De façon plus pacifiste, mais tout aussi efficace, l’ancien Président du Conseil René Pleven, alors président du Conseil général des Côtes-du-Nord, fait avorter dans les années 1960 un projet de feuilleton télévisé sur les aventures de Bécassine.3

Carte postale, collection particulière.

Pourtant, à partir des années 1970, on voit apparaître quelques formes de revendications du personnage de Bécassine par les Bretons. C’est ainsi que Paol Keineg met en scène Bécassine dans son spectacle « Le printemps des Bonnets rouges », qui est joué le 9 décembre 1972 au théâtre de la Tempête, à la Cartoucherie de Vincennes. De même, sur une affiche politique du PSU régional, dessinée par Alain Le Quernec, figure une Bécassine au poing levé, la bouche ouverte – alors qu’elle est dépourvue de cet élément anatomique dans les bandes dessinées –, ainsi qu’avec des formes féminines marquées. On est là dans un phénomène d’appropriation d’un élément négatif, comme pour en faire un symbole d’une fierté bretonne retrouvée.

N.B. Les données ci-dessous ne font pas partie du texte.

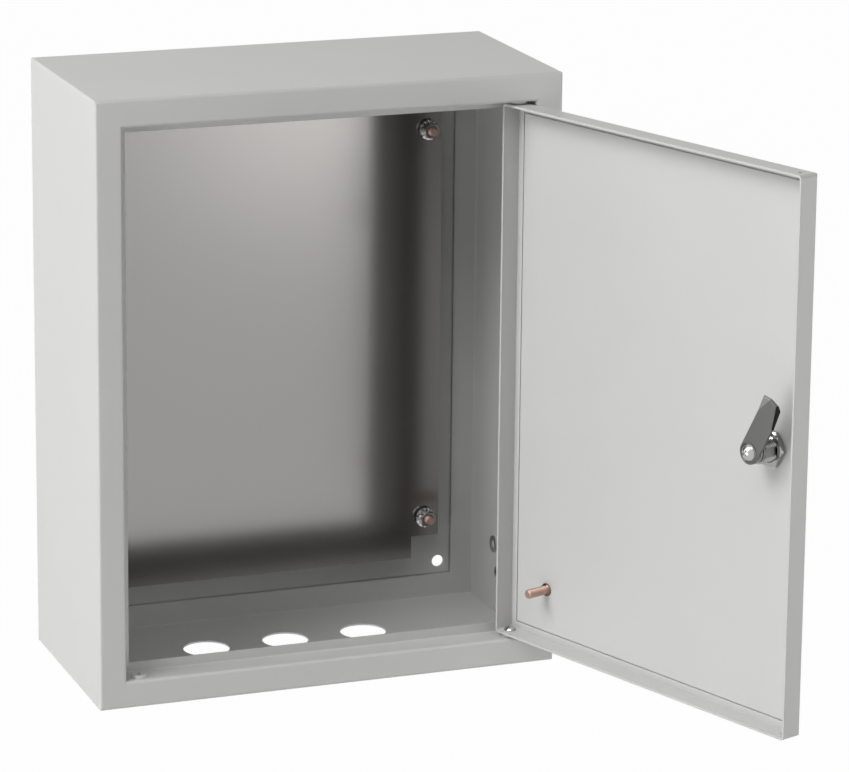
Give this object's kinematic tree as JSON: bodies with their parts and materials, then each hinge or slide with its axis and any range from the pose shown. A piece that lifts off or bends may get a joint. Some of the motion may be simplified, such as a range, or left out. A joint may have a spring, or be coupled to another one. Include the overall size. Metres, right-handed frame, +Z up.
{
  "type": "wall enclosure",
  "caption": "Steel wall enclosure with an inset hinged door on pin hinges, a cam lock, a mounting plate on weld studs and cable entries in the floor.",
  "frame": {"origin": "centre of the four wall fixings, on the back plane that rests on the wall", "axes": "+X to the right of somebody facing the door, +Y into the wall, +Z up; the hinge axis is along Z"},
  "size_m": [0.3775, 0.3901, 0.395],
  "materials": {
    "powder_coat": "light grey powder coat, satin",
    "galvanised_plate": "galvanised sheet, satin",
    "copper_plated_stud": "copper-plated steel weld stud",
    "nickel_plated_lock": "nickel-plated zinc die casting",
    "rubber_seal": "matt black rubber",
    "zinc_plated_cam": "zinc-plated steel strip",
    "zinc_plated_fixing": "bright zinc-plated steel"
  },
  "bodies": {
    "enclosure": {"body_bottom": "powder_coat", "body_top": "powder_coat", "body_left": "powder_coat", "body_right": "powder_coat", "back_panel": "powder_coat", "mounting_plate": "galvanised_plate", "stud_top_left": "copper_plated_stud", "stud_top_right": "copper_plated_stud", "stud_bottom_left": "copper_plated_stud", "stud_bottom_right": "copper_plated_stud", "spacer_top_left": "zinc_plated_fixing", "spacer_top_right": "zinc_plated_fixing", "spacer_bottom_left": "zinc_plated_fixing", "spacer_bottom_right": "zinc_plated_fixing", "nut_top_left": "zinc_plated_fixing", "nut_top_right": "zinc_plated_fixing", "nut_bottom_left": "zinc_plated_fixing", "nut_bottom_right": "zinc_plated_fixing", "side_ring": "zinc_plated_fixing", "side_rivet_nut": "zinc_plated_fixing", "body_earth_stud": "copper_plated_stud", "hinge_screw_lower": "zinc_plated_fixing", "hinge_screw_upper": "zinc_plated_fixing"},
    "door": {"door_pan": "powder_coat", "door_earth_stud": "copper_plated_stud", "lock_barrel": "nickel_plated_lock", "lock_seal": "rubber_seal", "lock_nut": "nickel_plated_lock"},
    "lock_rotor": {"lock_rotor": "nickel_plated_lock", "cam_washer": "nickel_plated_lock", "cam_lever": "zinc_plated_cam", "cam_screw": "zinc_plated_fixing"}
  },
  "joints": [
    {"name": "door_hinge", "type": "hinge", "parent": "enclosure", "child": "door", "pos_m": [0.12705, -0.1428, 0], "axis": [0, 0, 1], "range_deg": [-110, 1]},
    {"name": "lock_turn", "type": "hinge", "parent": "door", "child": "lock_rotor", "pos_m": [0.2125, -0.35651, 0.001], "axis": [0.9397, 0.342, 0], "range_deg": [-27, 63]}
  ]
}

Symbole d’une caricature sociale et/ou régionale, d’une fierté régionale retrouvée, ou bien d’une jeune fille dont on voudrait qu’elle soit notre cousine, plus d’un siècle après sa création, le personnage de Bécassine n’en finit pas de susciter le débat !

Thomas PERRONO

 

 

 

1 MOCH, Leslie Page, The Pariahs of yesterday. Breton Migrants in Paris, Durham and London, Duke University Press, 2012, p. 94.

2 CARNEY, Sébastien, Breiz Atao ! Mordrel, Delaporte, Lainé, Fouéré : une mystique nationale (1901-1948), Rennes, Presses universitaires de Rennes, 2015.

3 LE GALL, Michaël, Bécassine, in CROIX Alain et VEILLARD Jean-Yves, Dictionnaire du patrimoine breton, Rennes, PUR, 2013, p. 126.